----- Input material

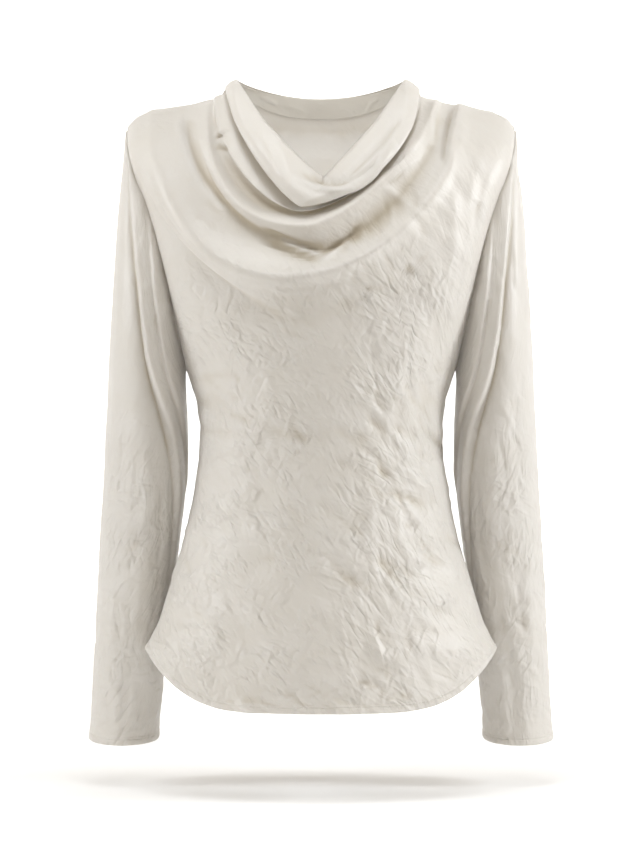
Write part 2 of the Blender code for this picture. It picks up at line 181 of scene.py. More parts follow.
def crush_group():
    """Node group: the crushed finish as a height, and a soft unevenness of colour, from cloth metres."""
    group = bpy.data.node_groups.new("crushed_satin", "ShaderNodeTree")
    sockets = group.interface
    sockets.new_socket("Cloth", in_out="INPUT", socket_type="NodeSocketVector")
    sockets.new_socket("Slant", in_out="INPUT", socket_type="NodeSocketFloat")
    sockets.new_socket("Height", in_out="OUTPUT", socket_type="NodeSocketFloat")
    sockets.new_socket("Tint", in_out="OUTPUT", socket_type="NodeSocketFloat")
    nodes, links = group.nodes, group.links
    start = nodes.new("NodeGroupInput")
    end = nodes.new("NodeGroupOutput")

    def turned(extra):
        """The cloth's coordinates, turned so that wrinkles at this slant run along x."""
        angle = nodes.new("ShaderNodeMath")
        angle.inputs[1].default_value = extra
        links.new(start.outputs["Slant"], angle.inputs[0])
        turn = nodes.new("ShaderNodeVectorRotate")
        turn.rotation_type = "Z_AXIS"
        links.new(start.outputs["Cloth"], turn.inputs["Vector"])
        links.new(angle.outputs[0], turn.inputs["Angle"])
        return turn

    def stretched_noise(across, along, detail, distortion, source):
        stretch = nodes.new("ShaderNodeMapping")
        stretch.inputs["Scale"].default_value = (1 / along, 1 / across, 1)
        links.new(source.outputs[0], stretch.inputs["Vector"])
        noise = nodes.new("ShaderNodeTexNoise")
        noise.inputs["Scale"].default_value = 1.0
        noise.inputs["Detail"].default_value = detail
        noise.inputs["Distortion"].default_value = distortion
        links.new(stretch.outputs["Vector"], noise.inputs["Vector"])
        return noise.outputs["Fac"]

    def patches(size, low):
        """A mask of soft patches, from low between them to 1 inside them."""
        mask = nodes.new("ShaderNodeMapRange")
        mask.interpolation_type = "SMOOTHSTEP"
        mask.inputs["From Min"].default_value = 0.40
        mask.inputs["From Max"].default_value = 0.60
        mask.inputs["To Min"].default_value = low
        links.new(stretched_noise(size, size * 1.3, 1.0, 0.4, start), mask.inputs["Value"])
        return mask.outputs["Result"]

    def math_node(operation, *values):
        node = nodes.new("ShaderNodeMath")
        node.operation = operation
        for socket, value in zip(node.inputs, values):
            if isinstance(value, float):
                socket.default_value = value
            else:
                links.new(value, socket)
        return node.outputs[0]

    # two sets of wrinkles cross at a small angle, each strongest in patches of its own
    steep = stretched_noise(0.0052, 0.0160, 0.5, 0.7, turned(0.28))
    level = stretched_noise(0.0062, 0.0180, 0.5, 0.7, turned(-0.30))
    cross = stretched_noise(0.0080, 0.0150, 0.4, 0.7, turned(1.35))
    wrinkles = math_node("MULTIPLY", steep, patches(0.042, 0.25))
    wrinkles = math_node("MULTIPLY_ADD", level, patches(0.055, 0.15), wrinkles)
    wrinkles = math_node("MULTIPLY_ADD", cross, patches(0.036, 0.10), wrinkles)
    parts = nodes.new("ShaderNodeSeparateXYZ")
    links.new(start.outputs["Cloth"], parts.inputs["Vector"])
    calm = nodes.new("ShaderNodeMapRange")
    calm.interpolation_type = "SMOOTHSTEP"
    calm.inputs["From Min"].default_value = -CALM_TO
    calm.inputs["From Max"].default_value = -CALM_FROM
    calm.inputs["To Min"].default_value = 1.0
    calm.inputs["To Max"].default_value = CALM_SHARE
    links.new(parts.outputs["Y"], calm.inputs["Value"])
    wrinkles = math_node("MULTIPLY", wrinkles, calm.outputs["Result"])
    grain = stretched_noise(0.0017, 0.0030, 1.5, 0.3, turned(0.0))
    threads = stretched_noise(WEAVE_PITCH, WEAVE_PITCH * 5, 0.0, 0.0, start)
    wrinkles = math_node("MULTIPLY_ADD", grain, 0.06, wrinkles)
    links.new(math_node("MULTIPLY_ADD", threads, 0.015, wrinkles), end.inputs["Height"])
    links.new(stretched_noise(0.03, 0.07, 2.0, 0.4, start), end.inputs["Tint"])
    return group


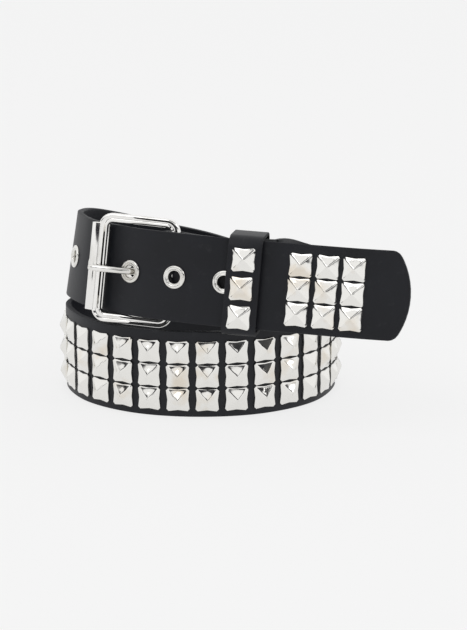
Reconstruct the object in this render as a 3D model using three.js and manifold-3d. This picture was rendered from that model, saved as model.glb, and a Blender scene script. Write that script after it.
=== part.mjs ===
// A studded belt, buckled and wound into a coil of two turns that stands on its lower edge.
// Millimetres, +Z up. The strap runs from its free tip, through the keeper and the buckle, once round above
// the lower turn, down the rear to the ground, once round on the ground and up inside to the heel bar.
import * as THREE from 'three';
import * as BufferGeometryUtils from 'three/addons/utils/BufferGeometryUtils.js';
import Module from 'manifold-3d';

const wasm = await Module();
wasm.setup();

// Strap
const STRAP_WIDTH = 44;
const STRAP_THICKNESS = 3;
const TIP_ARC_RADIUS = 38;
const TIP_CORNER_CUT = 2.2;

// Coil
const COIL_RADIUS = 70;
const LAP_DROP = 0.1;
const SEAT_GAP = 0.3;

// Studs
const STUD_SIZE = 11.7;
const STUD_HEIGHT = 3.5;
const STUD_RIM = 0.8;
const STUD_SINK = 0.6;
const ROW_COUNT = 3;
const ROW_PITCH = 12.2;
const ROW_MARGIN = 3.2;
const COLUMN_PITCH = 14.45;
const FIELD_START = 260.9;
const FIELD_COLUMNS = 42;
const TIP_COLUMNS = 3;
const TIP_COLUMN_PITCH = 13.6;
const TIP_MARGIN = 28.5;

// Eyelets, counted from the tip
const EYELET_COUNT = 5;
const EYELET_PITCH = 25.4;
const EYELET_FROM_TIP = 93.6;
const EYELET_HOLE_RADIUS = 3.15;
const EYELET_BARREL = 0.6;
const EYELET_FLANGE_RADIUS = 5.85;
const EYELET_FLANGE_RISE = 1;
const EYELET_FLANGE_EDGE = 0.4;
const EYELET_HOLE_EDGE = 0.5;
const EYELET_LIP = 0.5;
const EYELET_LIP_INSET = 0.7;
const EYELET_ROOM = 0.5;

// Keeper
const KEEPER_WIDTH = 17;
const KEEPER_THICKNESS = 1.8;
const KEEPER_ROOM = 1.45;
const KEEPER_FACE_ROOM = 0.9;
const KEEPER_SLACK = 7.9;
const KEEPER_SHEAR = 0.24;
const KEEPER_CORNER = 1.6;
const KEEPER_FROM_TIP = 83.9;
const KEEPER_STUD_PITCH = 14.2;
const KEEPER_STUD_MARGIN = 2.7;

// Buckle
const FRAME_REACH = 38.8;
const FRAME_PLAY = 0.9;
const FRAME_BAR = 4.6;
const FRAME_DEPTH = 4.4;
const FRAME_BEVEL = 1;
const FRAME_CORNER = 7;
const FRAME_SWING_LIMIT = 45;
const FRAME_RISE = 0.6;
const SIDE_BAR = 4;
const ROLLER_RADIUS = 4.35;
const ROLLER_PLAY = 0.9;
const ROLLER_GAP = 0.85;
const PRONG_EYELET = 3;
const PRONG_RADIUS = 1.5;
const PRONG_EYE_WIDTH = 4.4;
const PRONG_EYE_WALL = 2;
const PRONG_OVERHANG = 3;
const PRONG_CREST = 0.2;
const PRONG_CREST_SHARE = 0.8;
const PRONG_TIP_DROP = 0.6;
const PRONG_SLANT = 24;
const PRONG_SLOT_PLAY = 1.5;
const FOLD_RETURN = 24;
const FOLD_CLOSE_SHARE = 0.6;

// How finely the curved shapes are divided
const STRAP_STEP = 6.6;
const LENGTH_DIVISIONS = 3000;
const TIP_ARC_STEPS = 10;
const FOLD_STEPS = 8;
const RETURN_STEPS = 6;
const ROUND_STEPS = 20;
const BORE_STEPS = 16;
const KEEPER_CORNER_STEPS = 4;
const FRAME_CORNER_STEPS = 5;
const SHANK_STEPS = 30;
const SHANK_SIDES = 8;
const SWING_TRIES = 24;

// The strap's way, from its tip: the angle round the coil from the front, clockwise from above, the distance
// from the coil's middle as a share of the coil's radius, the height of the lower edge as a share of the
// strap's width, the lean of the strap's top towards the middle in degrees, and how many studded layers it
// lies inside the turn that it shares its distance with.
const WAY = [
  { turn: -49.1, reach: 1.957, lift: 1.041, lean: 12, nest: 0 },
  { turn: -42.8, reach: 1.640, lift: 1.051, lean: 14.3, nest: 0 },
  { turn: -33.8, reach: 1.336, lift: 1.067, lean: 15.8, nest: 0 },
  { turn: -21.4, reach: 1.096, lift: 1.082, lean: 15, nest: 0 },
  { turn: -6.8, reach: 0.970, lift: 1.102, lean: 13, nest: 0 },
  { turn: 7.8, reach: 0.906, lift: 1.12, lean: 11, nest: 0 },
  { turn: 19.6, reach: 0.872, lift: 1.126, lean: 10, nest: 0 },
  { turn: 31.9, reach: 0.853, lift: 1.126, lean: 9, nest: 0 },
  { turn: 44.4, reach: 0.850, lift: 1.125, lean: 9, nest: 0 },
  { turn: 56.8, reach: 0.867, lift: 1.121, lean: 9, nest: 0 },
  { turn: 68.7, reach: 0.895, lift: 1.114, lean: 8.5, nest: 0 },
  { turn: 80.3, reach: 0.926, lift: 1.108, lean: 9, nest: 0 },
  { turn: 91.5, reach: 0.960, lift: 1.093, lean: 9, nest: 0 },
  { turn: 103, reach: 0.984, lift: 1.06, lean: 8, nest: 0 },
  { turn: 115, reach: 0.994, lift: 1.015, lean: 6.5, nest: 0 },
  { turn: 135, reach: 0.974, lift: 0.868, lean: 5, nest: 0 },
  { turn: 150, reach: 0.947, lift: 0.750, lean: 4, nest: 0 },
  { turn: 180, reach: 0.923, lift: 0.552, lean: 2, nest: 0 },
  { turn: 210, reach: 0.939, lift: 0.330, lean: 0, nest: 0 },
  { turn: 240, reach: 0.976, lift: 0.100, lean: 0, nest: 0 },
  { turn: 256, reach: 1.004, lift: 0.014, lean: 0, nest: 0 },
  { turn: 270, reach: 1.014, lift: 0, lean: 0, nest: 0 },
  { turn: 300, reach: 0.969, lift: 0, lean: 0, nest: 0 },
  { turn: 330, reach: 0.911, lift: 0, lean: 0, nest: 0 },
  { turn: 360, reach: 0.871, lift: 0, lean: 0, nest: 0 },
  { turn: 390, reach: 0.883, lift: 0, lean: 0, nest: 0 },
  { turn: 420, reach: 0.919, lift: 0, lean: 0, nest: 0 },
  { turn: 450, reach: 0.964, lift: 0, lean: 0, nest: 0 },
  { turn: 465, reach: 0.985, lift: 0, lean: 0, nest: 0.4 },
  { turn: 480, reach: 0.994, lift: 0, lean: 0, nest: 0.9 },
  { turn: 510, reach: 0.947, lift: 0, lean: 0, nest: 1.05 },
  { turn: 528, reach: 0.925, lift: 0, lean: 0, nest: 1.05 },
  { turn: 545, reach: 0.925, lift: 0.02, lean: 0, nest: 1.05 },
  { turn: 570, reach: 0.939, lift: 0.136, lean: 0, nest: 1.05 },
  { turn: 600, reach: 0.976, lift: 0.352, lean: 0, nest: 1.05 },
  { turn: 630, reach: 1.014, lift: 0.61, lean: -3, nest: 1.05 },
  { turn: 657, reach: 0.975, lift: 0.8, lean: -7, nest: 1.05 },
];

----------
----- Input material

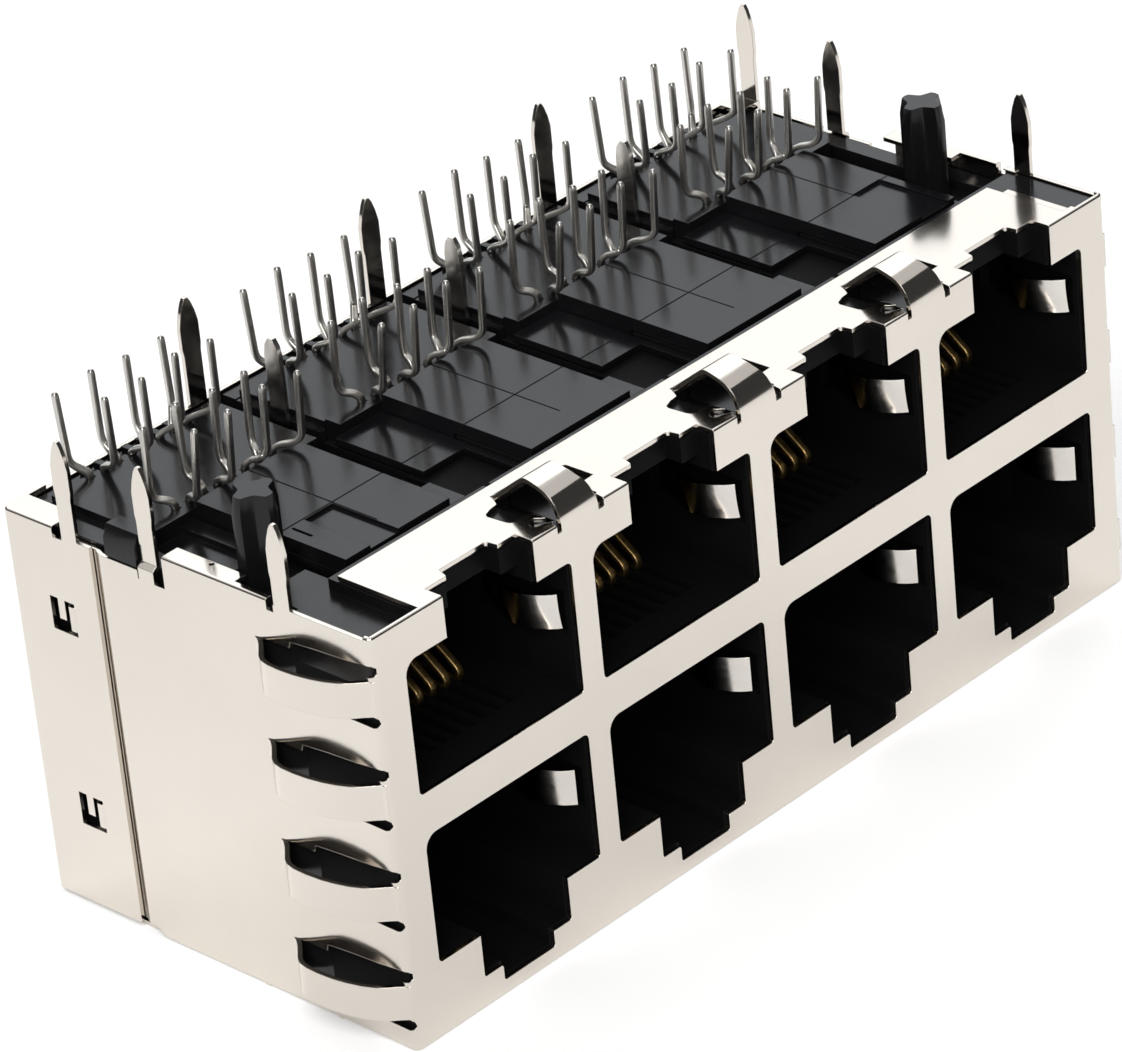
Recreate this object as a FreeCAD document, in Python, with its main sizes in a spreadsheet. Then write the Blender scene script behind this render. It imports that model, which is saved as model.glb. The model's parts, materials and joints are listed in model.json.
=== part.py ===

----------

## Stated exercise
All lines above from the one containing "Reconstruct the object" to the one containing "wasm.setup();" must be repeated exactly, both lines included, and no others.

## Written solution
Reconstruct the object in this render as a 3D model using three.js and manifold-3d. This picture was rendered from that model, saved as model.glb, and a Blender scene script. Write that script after it.
=== part.mjs ===
// A studded belt, buckled and wound into a coil of two turns that stands on its lower edge.
// Millimetres, +Z up. The strap runs from its free tip, through the keeper and the buckle, once round above
// the lower turn, down the rear to the ground, once round on the ground and up inside to the heel bar.
import * as THREE from 'three';
import * as BufferGeometryUtils from 'three/addons/utils/BufferGeometryUtils.js';
import Module from 'manifold-3d';

const wasm = await Module();
wasm.setup();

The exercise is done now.